Search the data for the string "Identity" and gather each line it is in.

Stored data
·····

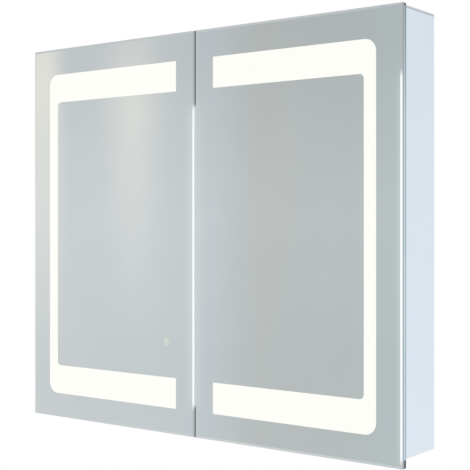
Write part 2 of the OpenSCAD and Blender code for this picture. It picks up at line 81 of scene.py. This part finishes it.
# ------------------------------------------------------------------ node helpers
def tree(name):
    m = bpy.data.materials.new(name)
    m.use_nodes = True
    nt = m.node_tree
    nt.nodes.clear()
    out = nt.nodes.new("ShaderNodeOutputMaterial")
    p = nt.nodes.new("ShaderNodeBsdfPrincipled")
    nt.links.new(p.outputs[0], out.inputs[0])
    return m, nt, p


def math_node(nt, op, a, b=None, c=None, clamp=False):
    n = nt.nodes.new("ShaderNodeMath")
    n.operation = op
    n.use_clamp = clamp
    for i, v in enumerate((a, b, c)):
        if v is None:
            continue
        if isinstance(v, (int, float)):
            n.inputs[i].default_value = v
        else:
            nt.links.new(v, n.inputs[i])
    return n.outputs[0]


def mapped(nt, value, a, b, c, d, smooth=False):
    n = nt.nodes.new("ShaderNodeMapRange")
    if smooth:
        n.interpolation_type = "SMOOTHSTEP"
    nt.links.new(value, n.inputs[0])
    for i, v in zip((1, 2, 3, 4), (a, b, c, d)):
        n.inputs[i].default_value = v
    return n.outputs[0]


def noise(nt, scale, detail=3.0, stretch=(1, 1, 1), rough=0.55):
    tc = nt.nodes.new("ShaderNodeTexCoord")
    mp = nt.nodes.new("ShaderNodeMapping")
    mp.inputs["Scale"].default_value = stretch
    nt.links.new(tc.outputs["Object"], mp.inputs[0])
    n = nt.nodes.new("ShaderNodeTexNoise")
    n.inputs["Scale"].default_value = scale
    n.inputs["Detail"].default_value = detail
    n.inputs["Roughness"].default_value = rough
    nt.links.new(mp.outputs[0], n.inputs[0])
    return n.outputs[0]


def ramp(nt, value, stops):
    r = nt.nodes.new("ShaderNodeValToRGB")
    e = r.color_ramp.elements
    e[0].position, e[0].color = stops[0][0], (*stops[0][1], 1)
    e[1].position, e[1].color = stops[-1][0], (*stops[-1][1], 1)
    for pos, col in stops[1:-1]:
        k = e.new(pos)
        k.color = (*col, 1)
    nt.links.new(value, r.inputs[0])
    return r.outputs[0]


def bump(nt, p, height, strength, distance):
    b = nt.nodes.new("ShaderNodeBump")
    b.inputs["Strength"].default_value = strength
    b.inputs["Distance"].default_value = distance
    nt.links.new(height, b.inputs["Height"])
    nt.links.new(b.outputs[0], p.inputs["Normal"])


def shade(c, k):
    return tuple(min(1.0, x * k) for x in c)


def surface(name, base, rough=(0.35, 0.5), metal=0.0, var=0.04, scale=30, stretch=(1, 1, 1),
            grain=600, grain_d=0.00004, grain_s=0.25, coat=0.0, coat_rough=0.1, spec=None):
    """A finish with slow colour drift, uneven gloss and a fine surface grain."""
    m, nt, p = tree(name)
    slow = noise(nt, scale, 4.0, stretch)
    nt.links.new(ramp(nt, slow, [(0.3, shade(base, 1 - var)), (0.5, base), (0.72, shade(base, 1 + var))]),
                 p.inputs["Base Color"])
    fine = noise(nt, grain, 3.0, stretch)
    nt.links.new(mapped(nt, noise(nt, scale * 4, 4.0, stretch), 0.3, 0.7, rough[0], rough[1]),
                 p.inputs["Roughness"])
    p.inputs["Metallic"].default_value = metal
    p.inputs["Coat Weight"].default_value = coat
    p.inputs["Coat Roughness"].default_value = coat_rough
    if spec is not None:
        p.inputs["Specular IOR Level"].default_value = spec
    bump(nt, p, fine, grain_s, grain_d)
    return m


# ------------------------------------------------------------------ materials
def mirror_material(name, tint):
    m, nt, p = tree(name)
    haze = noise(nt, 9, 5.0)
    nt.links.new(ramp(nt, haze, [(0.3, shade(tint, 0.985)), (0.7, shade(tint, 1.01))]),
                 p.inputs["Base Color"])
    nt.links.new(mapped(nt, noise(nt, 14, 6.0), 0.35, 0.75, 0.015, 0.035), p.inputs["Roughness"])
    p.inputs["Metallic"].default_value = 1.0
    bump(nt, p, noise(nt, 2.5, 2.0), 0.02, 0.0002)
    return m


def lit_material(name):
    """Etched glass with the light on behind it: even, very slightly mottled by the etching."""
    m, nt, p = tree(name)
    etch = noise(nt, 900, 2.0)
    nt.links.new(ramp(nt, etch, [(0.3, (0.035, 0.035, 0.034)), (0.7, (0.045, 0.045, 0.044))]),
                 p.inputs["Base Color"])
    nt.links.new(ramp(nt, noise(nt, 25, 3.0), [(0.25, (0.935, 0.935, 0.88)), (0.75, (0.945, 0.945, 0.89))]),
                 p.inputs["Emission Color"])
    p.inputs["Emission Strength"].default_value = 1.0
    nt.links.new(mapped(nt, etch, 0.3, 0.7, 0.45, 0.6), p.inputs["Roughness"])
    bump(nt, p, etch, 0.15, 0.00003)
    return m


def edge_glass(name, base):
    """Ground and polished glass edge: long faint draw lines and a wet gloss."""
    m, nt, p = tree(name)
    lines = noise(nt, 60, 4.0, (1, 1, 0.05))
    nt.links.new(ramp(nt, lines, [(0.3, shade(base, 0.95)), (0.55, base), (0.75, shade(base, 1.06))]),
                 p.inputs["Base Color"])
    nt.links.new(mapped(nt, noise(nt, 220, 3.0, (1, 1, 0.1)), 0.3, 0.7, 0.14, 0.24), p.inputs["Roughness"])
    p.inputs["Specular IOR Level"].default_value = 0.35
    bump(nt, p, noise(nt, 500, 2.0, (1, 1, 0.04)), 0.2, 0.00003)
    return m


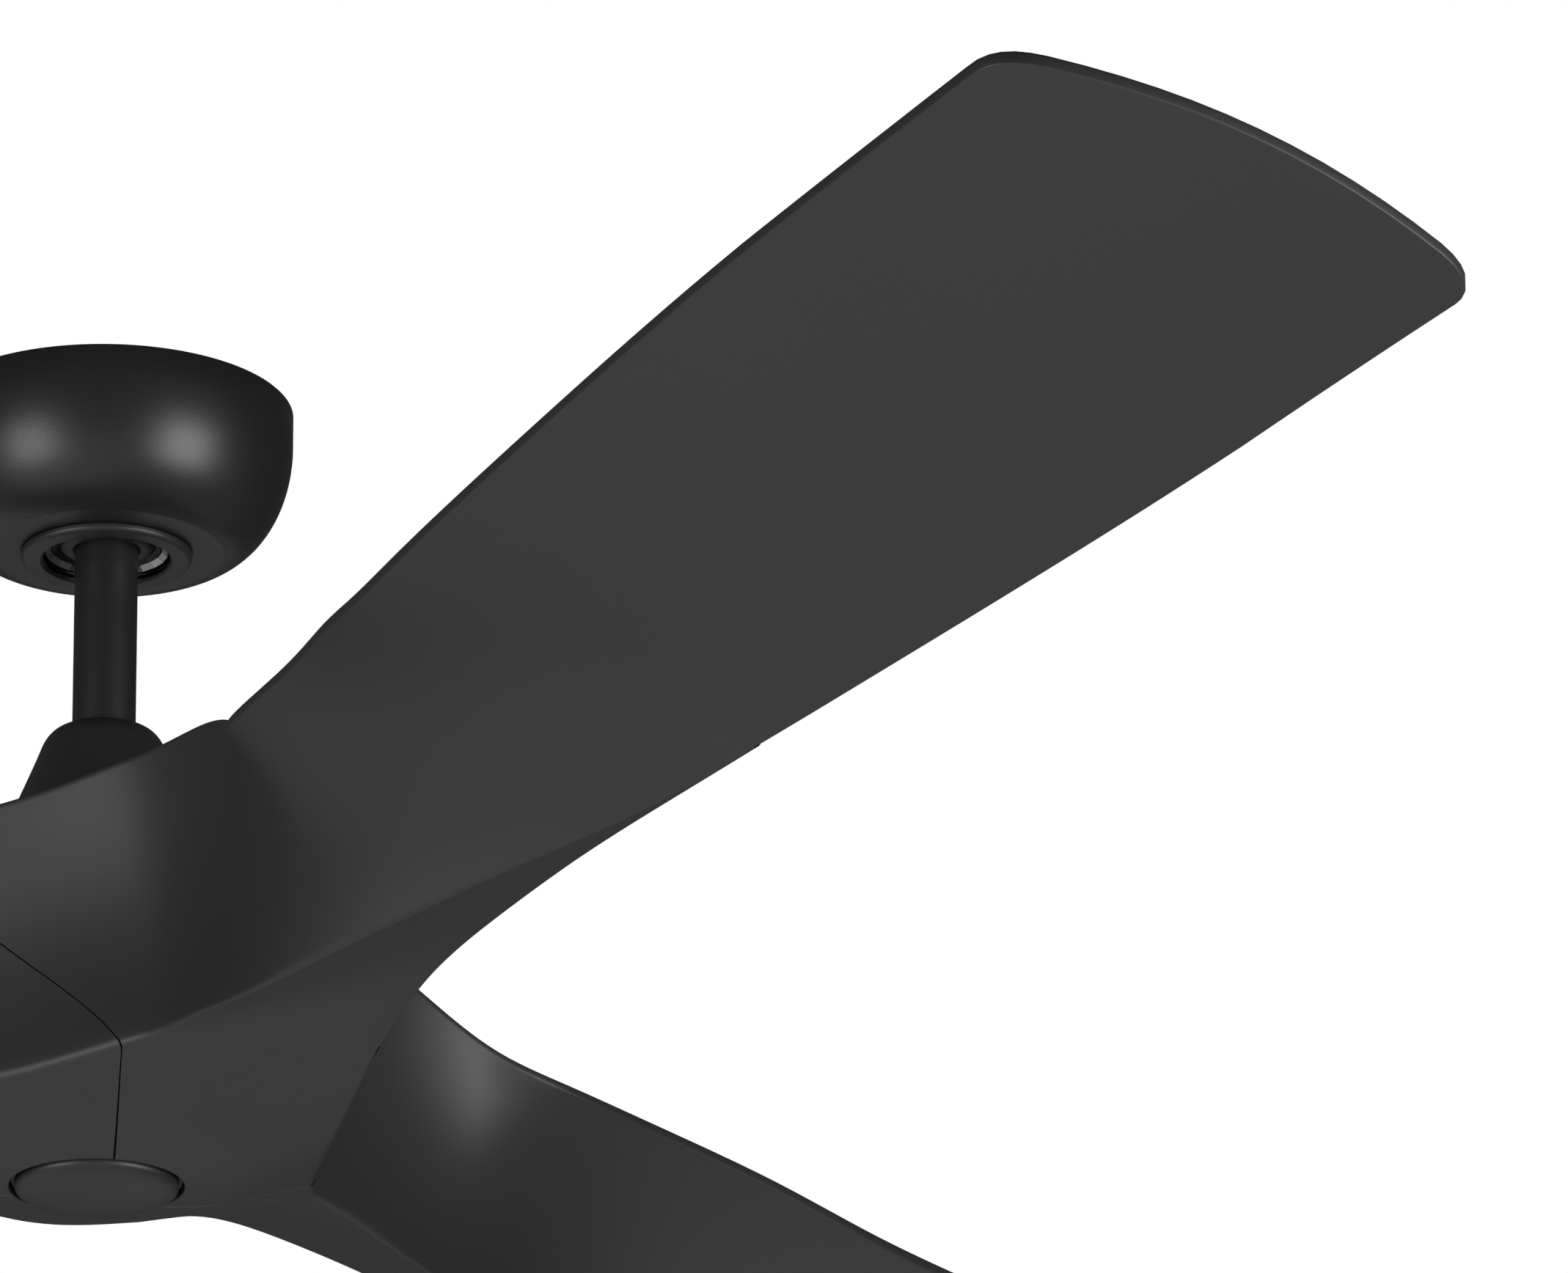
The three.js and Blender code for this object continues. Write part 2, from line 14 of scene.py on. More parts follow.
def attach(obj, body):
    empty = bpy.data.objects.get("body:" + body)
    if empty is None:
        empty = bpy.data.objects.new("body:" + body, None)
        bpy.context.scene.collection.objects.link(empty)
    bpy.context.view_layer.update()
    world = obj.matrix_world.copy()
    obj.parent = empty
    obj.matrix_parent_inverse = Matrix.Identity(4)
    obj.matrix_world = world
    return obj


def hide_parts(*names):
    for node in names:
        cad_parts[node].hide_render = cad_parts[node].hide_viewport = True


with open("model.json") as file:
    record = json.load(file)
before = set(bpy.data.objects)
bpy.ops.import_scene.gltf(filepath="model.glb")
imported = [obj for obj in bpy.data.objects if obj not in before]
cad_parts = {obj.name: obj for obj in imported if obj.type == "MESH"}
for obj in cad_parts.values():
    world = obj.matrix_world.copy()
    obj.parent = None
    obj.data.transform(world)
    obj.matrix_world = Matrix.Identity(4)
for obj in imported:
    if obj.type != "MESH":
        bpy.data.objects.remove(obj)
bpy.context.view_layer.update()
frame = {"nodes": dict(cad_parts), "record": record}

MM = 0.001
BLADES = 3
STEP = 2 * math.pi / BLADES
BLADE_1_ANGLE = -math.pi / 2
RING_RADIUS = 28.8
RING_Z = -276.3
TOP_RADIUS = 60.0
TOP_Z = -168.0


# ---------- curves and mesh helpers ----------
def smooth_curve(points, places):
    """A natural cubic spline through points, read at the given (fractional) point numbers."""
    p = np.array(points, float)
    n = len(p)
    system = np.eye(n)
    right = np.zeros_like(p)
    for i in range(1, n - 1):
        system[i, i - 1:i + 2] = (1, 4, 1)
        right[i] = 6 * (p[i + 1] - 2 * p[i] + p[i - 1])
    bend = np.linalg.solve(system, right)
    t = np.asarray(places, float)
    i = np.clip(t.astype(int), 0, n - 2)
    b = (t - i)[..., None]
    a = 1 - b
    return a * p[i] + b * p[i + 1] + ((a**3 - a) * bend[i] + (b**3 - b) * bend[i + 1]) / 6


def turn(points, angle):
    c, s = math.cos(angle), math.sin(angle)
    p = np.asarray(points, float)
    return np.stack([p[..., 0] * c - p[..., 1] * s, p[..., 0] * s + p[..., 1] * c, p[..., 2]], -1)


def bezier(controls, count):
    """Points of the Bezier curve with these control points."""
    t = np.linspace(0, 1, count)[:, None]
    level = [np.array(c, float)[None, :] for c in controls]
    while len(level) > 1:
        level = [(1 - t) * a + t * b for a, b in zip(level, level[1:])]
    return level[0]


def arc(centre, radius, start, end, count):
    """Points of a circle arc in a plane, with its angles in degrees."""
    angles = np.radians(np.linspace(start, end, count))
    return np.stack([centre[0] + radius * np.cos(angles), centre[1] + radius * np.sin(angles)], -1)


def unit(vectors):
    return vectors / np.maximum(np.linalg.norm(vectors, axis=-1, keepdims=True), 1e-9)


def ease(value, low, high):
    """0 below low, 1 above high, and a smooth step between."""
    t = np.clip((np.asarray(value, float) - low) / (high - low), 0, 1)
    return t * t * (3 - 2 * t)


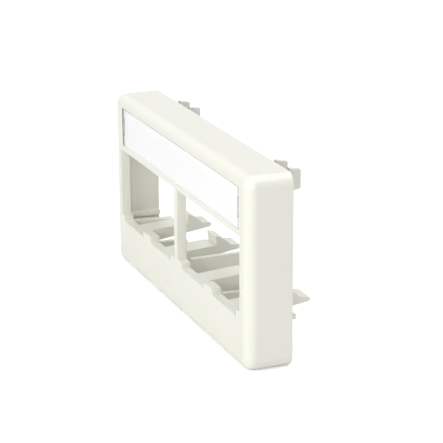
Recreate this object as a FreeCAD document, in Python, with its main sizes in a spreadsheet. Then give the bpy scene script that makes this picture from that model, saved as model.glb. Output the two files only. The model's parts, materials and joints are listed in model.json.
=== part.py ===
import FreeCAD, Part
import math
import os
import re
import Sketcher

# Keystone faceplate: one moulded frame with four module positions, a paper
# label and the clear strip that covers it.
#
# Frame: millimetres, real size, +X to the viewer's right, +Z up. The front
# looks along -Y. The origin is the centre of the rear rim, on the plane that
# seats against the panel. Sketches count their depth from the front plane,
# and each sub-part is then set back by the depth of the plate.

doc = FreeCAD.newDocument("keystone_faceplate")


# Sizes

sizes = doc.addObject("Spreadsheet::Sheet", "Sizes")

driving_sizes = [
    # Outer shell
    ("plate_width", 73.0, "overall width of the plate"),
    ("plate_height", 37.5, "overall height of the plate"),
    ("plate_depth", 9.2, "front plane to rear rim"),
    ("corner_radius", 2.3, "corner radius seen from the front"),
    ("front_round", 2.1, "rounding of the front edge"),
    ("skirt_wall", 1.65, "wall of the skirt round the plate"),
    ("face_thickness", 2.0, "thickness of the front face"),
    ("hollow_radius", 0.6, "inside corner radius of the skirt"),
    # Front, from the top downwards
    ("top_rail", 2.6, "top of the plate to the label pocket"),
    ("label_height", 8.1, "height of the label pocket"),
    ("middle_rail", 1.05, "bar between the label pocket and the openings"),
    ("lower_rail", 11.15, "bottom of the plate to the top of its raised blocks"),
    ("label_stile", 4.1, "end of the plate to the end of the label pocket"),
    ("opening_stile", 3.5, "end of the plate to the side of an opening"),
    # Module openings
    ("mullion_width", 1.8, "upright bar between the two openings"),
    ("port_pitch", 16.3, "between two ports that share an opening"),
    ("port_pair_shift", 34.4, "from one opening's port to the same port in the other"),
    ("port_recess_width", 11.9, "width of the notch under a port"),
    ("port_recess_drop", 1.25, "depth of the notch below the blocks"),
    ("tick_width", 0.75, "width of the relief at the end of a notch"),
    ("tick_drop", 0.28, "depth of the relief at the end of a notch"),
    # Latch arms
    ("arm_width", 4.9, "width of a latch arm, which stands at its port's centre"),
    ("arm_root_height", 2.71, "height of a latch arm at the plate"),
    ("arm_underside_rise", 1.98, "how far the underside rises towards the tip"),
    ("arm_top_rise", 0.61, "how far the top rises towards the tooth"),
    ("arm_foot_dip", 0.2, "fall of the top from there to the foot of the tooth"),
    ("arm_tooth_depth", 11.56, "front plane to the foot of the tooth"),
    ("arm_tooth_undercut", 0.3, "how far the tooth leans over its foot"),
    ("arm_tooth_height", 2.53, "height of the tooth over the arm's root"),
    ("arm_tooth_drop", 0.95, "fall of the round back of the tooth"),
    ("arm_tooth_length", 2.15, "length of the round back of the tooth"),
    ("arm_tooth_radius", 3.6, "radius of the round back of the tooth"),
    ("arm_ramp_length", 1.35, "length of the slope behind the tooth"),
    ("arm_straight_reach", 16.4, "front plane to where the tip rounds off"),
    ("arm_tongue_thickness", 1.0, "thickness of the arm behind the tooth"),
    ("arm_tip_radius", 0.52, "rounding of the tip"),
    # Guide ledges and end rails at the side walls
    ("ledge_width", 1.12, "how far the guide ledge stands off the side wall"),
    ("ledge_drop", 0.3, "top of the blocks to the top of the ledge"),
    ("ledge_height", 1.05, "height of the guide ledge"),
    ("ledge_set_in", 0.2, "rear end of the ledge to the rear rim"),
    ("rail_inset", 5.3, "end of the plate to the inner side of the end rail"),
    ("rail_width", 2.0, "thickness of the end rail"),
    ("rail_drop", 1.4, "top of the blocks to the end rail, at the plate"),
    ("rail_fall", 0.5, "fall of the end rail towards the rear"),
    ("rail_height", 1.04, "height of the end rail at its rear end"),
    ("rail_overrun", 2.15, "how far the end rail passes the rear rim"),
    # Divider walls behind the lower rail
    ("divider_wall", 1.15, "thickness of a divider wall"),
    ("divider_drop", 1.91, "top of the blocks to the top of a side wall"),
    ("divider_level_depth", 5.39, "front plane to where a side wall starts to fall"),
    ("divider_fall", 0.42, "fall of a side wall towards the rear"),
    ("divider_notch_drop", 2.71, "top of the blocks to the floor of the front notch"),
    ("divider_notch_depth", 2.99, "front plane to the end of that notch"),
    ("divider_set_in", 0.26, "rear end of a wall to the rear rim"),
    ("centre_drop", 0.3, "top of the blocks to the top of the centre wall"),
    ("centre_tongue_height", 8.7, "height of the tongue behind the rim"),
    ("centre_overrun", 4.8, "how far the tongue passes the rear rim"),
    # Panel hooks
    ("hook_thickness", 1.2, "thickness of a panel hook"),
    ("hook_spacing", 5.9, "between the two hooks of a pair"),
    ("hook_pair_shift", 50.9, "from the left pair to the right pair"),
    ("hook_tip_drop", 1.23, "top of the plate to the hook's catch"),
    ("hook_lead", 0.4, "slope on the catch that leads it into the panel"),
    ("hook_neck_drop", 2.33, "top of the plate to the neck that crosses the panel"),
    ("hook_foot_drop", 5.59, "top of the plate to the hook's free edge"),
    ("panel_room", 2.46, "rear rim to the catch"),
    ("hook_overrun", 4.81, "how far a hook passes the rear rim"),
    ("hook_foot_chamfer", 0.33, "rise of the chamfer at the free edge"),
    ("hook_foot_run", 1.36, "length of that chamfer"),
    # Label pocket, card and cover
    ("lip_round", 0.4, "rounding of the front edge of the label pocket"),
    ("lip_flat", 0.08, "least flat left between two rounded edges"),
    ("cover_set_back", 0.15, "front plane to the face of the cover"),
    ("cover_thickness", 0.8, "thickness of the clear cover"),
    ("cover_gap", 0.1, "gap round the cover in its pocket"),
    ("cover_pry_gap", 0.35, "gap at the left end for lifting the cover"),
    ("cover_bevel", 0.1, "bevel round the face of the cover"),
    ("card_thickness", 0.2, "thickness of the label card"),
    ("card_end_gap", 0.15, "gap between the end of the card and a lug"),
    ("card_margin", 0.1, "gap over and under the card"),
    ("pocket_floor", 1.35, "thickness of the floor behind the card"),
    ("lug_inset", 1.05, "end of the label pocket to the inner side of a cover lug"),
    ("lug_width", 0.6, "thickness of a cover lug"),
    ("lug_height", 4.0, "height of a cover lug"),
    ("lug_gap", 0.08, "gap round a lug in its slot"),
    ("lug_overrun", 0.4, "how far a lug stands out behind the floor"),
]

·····

■ **TASK RESULT**
    obj.matrix_parent_inverse = Matrix.Identity(4)
    obj.matrix_world = Matrix.Identity(4)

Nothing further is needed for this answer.